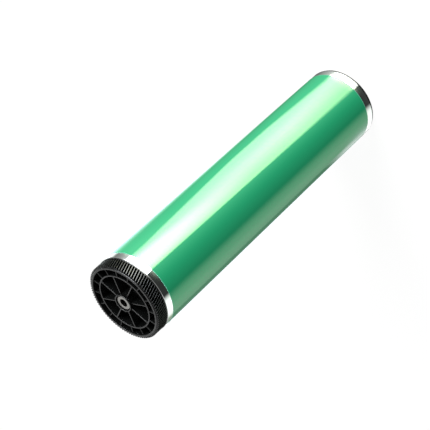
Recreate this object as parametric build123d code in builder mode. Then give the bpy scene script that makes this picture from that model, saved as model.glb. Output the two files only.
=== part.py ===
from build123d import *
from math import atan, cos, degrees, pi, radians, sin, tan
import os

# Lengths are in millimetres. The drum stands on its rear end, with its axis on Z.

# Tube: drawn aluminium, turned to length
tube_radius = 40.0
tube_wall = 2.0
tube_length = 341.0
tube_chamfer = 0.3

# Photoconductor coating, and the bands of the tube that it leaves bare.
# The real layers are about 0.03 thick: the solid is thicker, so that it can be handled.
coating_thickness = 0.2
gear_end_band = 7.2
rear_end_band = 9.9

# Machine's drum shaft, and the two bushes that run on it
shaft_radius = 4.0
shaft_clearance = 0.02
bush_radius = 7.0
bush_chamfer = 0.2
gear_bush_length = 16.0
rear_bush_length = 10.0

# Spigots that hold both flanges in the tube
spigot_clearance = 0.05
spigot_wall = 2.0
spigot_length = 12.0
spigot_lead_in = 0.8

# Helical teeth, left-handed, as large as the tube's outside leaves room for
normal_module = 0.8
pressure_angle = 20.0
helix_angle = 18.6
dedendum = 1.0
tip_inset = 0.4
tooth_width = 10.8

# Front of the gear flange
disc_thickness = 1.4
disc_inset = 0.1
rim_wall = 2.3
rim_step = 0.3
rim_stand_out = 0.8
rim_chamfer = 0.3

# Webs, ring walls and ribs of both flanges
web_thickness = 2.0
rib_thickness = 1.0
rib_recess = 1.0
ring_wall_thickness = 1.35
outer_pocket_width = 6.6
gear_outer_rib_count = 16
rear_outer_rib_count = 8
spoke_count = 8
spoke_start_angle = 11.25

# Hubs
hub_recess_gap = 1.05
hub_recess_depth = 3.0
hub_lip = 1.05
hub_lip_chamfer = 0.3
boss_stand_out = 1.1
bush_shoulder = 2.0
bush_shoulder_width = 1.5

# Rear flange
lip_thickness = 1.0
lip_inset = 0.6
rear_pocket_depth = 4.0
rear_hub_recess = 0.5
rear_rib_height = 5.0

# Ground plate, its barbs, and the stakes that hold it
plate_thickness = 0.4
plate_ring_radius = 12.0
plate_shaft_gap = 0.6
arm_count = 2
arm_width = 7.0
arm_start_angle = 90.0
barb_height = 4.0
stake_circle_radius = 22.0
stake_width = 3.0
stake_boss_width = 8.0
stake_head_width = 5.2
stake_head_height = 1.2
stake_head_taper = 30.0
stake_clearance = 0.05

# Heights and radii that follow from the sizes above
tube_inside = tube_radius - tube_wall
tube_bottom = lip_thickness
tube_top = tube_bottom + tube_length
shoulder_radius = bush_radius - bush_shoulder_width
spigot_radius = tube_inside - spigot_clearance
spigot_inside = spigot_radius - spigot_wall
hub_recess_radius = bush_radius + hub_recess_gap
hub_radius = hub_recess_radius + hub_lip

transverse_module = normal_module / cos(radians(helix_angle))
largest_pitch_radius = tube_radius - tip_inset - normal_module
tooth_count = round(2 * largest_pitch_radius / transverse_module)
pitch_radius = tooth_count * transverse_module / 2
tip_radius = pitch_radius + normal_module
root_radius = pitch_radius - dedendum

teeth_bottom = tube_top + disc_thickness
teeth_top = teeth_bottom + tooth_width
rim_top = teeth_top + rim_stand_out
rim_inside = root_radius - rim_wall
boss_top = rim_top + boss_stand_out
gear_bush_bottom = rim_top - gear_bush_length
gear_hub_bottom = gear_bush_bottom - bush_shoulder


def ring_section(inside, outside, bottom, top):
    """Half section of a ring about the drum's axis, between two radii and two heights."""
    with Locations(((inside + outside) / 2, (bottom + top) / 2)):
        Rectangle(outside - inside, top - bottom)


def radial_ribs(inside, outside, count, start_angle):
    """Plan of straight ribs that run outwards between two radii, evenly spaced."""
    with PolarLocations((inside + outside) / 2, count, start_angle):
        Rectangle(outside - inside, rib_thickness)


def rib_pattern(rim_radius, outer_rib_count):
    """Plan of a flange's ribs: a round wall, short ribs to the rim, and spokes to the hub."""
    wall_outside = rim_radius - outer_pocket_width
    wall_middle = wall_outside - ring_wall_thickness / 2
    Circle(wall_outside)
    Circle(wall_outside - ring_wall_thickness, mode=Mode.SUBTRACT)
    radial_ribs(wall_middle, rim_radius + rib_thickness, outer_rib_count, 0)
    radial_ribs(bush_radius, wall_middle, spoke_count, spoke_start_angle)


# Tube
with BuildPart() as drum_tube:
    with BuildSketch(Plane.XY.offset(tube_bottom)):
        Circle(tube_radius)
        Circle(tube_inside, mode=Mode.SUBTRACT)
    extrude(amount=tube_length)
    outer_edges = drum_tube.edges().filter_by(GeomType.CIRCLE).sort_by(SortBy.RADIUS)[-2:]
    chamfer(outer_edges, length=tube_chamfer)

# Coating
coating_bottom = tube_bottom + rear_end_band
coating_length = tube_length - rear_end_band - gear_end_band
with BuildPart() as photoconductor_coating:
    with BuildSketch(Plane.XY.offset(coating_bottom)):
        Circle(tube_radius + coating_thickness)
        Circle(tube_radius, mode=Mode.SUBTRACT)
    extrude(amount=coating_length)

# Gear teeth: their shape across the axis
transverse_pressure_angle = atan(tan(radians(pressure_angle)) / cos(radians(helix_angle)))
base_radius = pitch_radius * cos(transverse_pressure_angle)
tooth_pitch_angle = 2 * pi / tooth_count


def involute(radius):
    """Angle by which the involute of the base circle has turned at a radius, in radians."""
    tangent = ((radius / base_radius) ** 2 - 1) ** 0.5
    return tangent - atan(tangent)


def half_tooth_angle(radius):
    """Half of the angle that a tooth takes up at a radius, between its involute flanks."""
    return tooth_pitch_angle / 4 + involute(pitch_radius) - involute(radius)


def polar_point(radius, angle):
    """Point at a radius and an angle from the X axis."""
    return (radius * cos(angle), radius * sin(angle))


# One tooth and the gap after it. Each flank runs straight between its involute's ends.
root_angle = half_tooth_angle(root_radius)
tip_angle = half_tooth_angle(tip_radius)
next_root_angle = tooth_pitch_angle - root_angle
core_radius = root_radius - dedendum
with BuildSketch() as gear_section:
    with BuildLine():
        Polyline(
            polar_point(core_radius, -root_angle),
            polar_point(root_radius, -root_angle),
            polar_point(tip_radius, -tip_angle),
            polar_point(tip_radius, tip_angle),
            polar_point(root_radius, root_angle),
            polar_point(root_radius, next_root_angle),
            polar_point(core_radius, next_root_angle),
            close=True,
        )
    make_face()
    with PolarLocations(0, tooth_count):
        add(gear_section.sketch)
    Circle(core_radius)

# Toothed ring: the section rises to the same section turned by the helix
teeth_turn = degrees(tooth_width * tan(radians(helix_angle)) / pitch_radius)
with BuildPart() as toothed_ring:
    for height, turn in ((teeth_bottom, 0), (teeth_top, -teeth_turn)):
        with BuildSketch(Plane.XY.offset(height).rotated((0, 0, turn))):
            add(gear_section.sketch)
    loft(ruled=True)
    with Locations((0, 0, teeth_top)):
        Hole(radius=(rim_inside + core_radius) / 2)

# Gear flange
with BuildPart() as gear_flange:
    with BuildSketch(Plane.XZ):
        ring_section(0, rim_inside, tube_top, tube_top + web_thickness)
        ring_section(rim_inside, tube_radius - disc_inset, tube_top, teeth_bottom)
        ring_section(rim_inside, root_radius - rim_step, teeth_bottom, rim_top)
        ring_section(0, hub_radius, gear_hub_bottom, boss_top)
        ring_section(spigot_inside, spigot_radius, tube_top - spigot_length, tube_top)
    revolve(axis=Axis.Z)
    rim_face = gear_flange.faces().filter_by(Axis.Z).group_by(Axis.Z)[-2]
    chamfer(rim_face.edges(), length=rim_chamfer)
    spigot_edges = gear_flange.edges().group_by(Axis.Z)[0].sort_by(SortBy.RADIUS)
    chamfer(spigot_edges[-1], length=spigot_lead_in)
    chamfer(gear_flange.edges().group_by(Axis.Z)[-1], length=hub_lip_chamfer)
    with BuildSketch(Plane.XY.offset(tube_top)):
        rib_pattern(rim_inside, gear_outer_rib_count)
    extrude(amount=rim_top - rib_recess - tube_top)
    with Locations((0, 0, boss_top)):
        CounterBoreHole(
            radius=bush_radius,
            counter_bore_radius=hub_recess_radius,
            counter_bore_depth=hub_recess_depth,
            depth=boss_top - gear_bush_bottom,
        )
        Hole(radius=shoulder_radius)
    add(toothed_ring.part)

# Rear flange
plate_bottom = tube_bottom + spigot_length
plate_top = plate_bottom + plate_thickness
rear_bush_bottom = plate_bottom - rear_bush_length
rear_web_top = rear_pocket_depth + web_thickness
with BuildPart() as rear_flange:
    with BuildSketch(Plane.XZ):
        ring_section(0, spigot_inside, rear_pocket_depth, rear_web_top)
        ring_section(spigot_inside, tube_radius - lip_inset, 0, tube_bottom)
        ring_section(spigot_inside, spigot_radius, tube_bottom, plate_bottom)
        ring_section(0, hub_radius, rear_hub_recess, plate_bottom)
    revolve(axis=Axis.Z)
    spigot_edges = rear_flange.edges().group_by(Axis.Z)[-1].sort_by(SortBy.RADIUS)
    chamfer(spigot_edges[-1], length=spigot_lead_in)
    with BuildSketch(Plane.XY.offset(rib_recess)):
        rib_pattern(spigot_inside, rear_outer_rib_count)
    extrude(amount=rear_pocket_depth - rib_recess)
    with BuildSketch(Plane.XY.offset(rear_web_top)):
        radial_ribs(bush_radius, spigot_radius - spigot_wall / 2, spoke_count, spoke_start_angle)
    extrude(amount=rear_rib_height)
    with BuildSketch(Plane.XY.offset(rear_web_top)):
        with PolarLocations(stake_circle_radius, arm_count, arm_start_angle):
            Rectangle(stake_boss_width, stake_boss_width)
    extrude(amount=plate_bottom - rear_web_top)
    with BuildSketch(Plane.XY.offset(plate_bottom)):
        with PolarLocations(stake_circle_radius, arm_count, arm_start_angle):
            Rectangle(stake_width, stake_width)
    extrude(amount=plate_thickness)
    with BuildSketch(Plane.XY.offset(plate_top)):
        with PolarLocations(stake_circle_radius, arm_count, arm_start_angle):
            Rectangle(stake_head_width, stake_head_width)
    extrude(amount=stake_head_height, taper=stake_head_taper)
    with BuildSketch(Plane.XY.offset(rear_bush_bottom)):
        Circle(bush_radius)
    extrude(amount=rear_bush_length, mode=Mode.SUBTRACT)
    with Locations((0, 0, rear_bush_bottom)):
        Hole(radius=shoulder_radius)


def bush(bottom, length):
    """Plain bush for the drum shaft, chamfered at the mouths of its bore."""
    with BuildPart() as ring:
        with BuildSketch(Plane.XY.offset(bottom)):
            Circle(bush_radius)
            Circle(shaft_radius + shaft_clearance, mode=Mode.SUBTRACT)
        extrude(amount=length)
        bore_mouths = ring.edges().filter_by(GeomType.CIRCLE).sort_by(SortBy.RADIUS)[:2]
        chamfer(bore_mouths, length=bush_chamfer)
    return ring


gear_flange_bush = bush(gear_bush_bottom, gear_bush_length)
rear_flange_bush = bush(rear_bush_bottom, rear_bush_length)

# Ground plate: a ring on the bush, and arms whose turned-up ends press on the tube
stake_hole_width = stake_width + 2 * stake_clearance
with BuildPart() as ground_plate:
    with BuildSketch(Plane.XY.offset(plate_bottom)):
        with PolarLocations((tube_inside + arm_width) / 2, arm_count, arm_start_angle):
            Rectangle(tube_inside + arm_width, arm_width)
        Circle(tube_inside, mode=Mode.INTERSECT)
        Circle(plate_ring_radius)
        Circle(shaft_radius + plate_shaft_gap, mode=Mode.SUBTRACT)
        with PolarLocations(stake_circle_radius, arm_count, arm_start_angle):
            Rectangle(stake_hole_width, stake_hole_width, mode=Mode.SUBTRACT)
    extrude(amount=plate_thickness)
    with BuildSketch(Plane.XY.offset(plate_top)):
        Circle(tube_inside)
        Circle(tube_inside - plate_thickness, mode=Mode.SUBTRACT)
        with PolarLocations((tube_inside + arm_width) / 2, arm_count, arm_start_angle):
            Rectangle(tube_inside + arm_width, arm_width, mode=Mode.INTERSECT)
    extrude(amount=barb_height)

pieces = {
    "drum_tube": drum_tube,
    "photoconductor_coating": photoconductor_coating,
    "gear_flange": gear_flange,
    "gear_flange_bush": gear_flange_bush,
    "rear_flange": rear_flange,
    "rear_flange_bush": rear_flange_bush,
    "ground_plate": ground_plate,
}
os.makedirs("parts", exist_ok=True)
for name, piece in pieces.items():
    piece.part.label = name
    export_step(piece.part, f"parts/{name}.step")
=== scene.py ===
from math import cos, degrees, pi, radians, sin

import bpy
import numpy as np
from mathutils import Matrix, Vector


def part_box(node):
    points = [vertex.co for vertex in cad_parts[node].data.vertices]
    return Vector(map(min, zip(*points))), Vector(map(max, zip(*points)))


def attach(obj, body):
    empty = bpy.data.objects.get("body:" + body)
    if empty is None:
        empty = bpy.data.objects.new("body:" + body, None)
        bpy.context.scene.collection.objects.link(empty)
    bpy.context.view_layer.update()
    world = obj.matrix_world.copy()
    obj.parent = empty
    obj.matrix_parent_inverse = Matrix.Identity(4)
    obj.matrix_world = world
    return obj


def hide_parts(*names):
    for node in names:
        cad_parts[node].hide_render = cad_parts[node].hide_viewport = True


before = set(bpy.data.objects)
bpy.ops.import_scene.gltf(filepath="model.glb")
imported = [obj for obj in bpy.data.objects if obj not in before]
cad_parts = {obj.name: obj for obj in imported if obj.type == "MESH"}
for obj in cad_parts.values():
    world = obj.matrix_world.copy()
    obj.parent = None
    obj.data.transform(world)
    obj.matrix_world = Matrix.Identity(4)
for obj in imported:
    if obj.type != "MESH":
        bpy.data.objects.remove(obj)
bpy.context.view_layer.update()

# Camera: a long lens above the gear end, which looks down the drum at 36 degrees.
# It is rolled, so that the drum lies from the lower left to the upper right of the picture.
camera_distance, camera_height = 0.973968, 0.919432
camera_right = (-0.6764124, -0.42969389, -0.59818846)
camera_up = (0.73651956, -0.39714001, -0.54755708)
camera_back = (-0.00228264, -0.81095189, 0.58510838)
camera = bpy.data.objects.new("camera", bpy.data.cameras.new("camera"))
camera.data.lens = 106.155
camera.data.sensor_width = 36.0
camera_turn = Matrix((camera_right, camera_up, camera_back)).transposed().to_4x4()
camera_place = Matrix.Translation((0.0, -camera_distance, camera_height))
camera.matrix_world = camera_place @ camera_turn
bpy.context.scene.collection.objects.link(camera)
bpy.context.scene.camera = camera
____
§ WRITTEN TASK: Find the lines of the material that hold the word "data" and report their count alone.

§ EXPECTED ANSWER: 10